PH : « Acte de foi »: j’aime beaucoup ce mot qui me semble bien refléter ta démarche. Quels sont tes prochains projets ? À part le dernier épisode de la trilogie qui j’imagine ne verra pas tout de suite le jour vu le « temps précieux » que tu préfères prendre entre chaque opus 🙂
Seb : je viens de terminer les enregistrements pour le nouvel album du pianiste de jazz Rémi Toulon (évidemment présent sur Precious Time 2.0 :-)), la galette devrait être disponible d’ici peu si ce n’est déjà le cas. Je suis ravi de faire partie de son quartet, son album est un petit bijou. Rémi sait écrire pour l’harmonica ; on se connaît depuis plus de dix ans, et il nous est arrivé de jouer quelques fois en duo ou pour différents projets mais nous n’avions jamais « officialisé » l’affaire sur un album entier. L’harmonica sera acoustique pour l’occasion.

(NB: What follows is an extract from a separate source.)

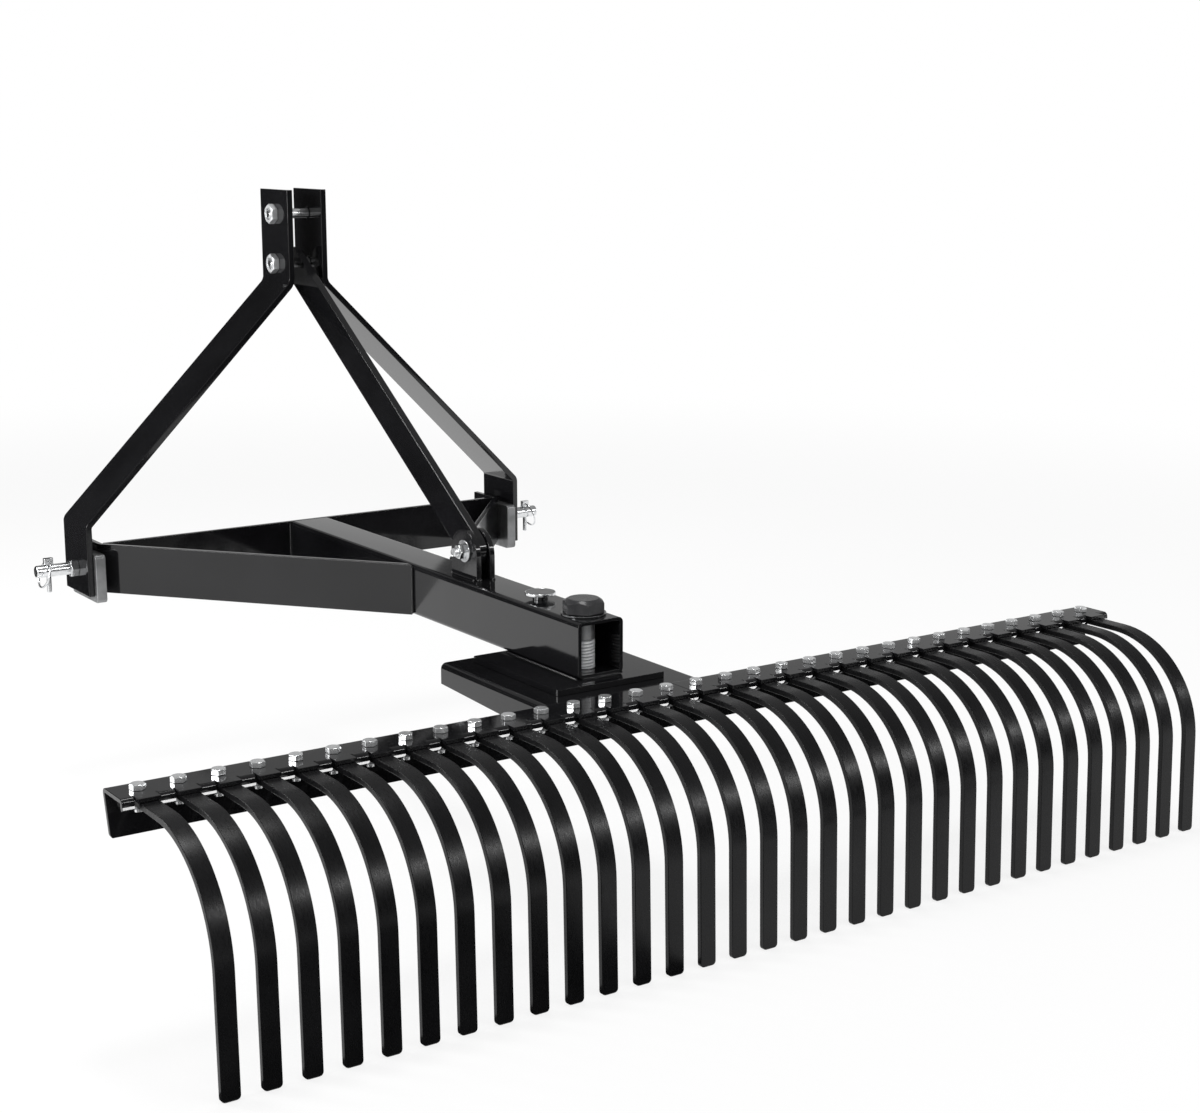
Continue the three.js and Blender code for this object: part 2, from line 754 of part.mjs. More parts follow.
// Tine with its bolt and nut: flat under the beam, one long bend, then a straight point
function makeTine() {
  const bendRadius = tineBend - tineThickness / 2;
  const tangent = bendRadius * Math.tan(tineBendAngle / 2);
  const heelY = -boltLineSetback - tineFlatRun - tangent;
  const tip = headTop - tineDrop;
  const tipY = heelY - (tineMiddle - tip) / Math.tan(tineBendAngle);
  const nose = beamFront - beamWall - tineNoseGap;
  const line = [
    [nose, tineMiddle],
    [heelY, tineMiddle],
    [tipY, tip],
  ];
  const half = tineThickness / 2;
  const bar = foldedBar(line, bendRadius, half, -half, tineBendSteps);
  const side = tineWidth / 2;
  const cornerX = side - tineTipCorner;
  const cornerZ = tip + tineTipCorner;
  const face = [
    [-side, headTop],
    ...arc(-cornerX, cornerZ, tineTipCorner, -2 * quarterTurn, -quarterTurn, cornerSteps),
    ...arc(cornerX, cornerZ, tineTipCorner, -quarterTurn, 0, cornerSteps),
    [side, headTop],
  ];
  const leaf = extruded("x", bar, -tineWidth, tineWidth).intersect(
    extruded("y", face, tipY - tineThickness, nose + overrun),
  );
  const place = [0, -boltLineSetback];
  const headBottom = headTop + seatGap;
  const headHigh = headBottom + tineBoltHeadHeight;
  const tineBottom = tineTop - tineThickness;
  const nutBottom = tineBottom - tineNutHeight;
  return joined(
    leaf,
    hexagon("z", tineBoltAcrossFlats, place, headBottom, headHigh),
    rod("z", tineBoltDiameter, place, nutBottom - tineThreadEnd, headHigh, smallSides),
    hexagon("z", tineBoltAcrossFlats, place, nutBottom, tineMiddle),
  );
}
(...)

Et puis il y a le quartet du pianiste suédois Ian Sigurd qui m’a proposé de le rejoindre en Suède pour quelques concerts et masterclass au printemps.
Concernant la pédagogie je suis dans l’écriture d’une collection visant à pallier le manque d’ouvrages consacrés à tout ce qui se passe entre les méthodes débutant et la Precious Box. Tu sais je donne des cours depuis plus de deux décennies et il me semble qu’il y a toujours beaucoup à faire pour aider les joueurs passionnés soucieux de devenir musiciens. Prendre le temps d’exposer clairement les moyens d’y parvenir est une priorité. C’est un travail long et exigeant mais le jeu en vaut la chandelle car ces ouvrages devraient permettre aux harmonicistes de se sentir autonomes et prêts à jouer ce qu’ils entendent.
PH : merci beaucoup Sébastien de t’être prêté au jeu pour le grand retour de Planet Harmonica sur la wave !
Seb : merci à toi, je suis ravi que Planet Harmonica reprenne du service, cela manquait au paysage de notre instrument préféré. Une telle mine d’informations dans cette jungle du net ne peut qu’être bénéfique.